Why are all your examples only from one source, RPG.net?
"Meh."

Maarzan

What I have seen about 5e doesn´t look worth 15$ once for me...

Ravenswing

Quote from: jeff37923;894376Why are all your examples only from one source, RPG.net?
Because (a) I was active on TBP for nearly a decade and several thousand posts, (b) I saved a lot more of my own posts to threads then than I have in the last couple years, so that (c) When I went Googling for pertinent threads, I had text strings to do it with, because (d) I wasn't going to spend hours hunting and pecking through entire site histories for an ephemeral Interwebz discussion that none of us will remember two weeks from now.

That being said ...


Quote from: daniel_ream;894355All you've demonstrated is that gamers like to complain about how expensive the hobby is.  You haven't demonstrated one way or another that they won't spend money on it, and the two are not correlated.

There's a another thread on this very site that indicates that many of the responders are spending multiple hundreds to multiple thousands of dollars per year on gaming, and this site self-selects against Pathfinder, 4E and miniatures gamers, groups which have a lot of overlap and IME trend towards the upper end of the annual expenditures histogram.
... let me get this straight.  You're inferring that this forum is more representative of the RPG base than TBP is?  I'm thinking myself that if I draw conclusions, I'm going to go with the site that has fifty times the traffic this one does, whatever TBP's other bumps and warts.

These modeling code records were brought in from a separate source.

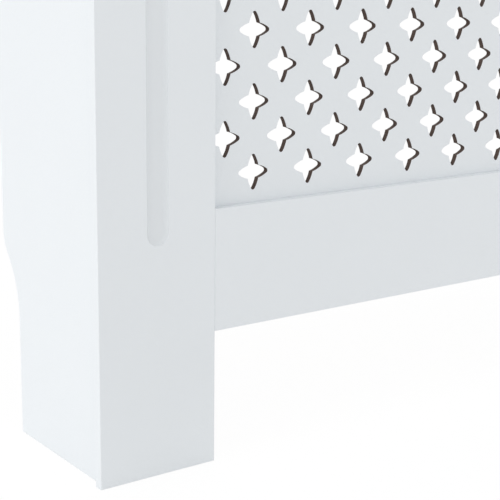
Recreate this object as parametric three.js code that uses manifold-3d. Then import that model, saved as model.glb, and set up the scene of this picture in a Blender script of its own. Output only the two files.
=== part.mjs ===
// Radiator cover cabinet: a white open-backed case of thin fibreboard that stands round a radiator.
//
// Frame: millimetres, +X to the right seen from the front, +Y towards the wall, +Z up. The origin is on the
// floor, in the middle of the cabinet's box. The wall plane, the open back, is at +Y.
//
// The front is a frame of two fluted stiles and two rails, dowelled together, with a grille of pierced stars
// screwed to its back. The side panels stand behind the stiles, set in by a small lip, and are cut out at the
// foot for a skirting board. Battens in the corners and under the top carry the top board.

import * as THREE from "three";
import { mergeGeometries, mergeVertices } from "three/addons/utils/BufferGeometryUtils.js";
import Module from "manifold-3d";

const wasm = await Module();
wasm.setup();

// ---------------------------------------------------------------- driving dimensions, mm

const TOP_WIDTH = 780;
const TOP_DEPTH = 190;
const TOP_THICKNESS = 15;
const TOP_FRONT_OVERHANG = 14.5;
const TOP_SIDE_OVERHANG = 8;
const TOP_CORNER_RADIUS = 12;
const MOULDING_ARRIS = 1;
const MOULDING_NOSE = 6; // height of the upright nose under the ogee
const MOULDING_RADIUS = 4; // both quarter rounds of the ogee

const CABINET_HEIGHT = 815;
const STILE_WIDTH = 108;
const FRAME_THICKNESS = 9;
const BOTTOM_RAIL_FOOT = 111.5; // floor to the rail's lower edge
const BOTTOM_RAIL_HEIGHT = 101;
const TOP_RAIL_HEIGHT = 77.5;

const FLUTE_WIDTH = 20;
const FLUTE_DEPTH = 3;
const FLUTE_COVE = 2.75; // radius between the flute's floor and its walls
const FLUTE_FOOT = 189; // floor to the flute's round lower end
const FLUTE_HEAD = 744;

const SIDE_LIP = 5.25; // the side panel stands in from the stile's outer edge
const SIDE_THICKNESS = 12;
const SKIRTING_DEPTH = 27.5;
const SKIRTING_TOP = 178; // where the cut-out starts to curve in
const SKIRTING_CROWN_RADIUS = 32;
const SKIRTING_HOLLOW_RADIUS = 84;

const GRILLE_THICKNESS = 5;
const GRILLE_LAP = 18; // the grille's hold on the back of the frame
const STAR_PITCH = 57.5; // from star to star up a column, and across a row
const STAR_COLUMNS = 19; // columns stand half a pitch apart
const STAR_ROWS = 17; // rows stand half a pitch apart, and each uses every other column
const STAR_REACH = 14.8; // centre to tip
const STAR_TIP_RADIUS = 3;
const STAR_FLANK = THREE.MathUtils.degToRad(19); // between an arm's side and its axis

const BATTEN = 20; // square section
const CORNER_BATTEN_FOOT = 20;
const TOP_BATTEN_WALL_GAP = 10;

const BRACKET_X = 250;
const BRACKET_WIDTH = 20;
const BRACKET_LEG = 40;
const BRACKET_THICKNESS = 2;
const BRACKET_BEND = 2; // inner radius of the bend

const WALL_HOLE_RADIUS = 2.25;
const WALL_HOLE_DROPS = [15, 32]; // from the top board down the bracket's wall leg

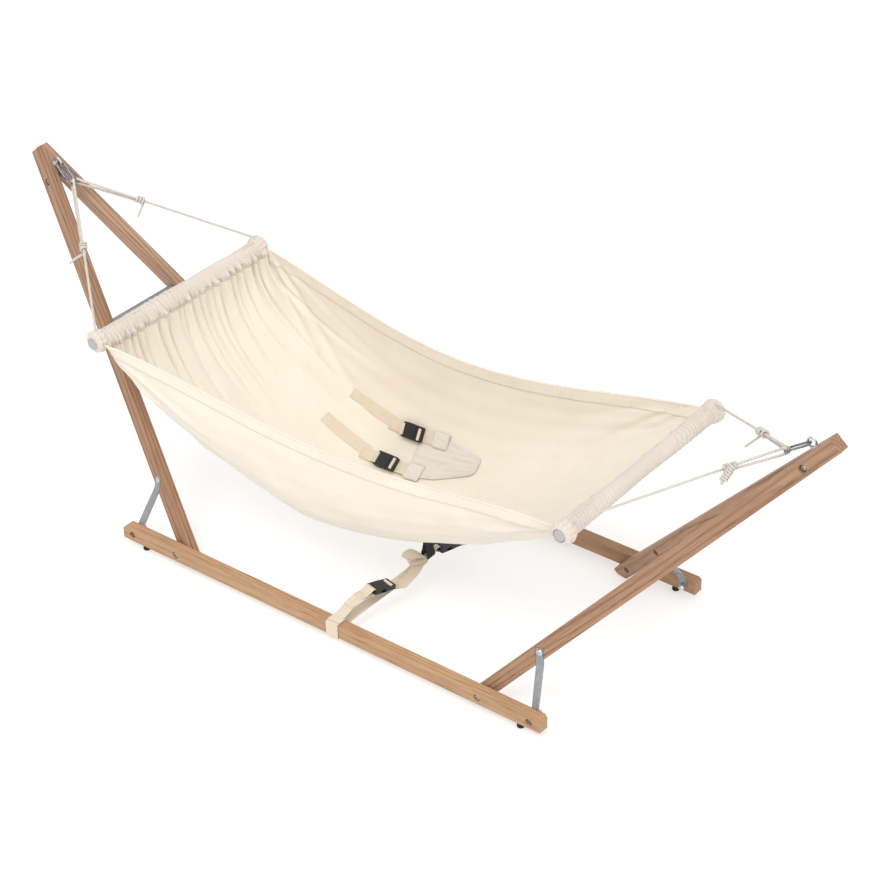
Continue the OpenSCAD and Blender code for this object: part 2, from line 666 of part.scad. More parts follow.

In any event, judging from the overwhelming hostility to the premise in this thread, I've got a whole lot more reason to think that tabletop gamers aren't going to pony up to a pay-for-play model than you have any evidence to the contrary.
This was a cool site, until it became an echo chamber for whiners screeching about how the "Evul SJWs are TAKING OVAH!!!" every time any RPG book included a non-"traditional" NPC or concept, or their MAGA peeners got in a twist. You're in luck, drama queens: the Taliban is hiring.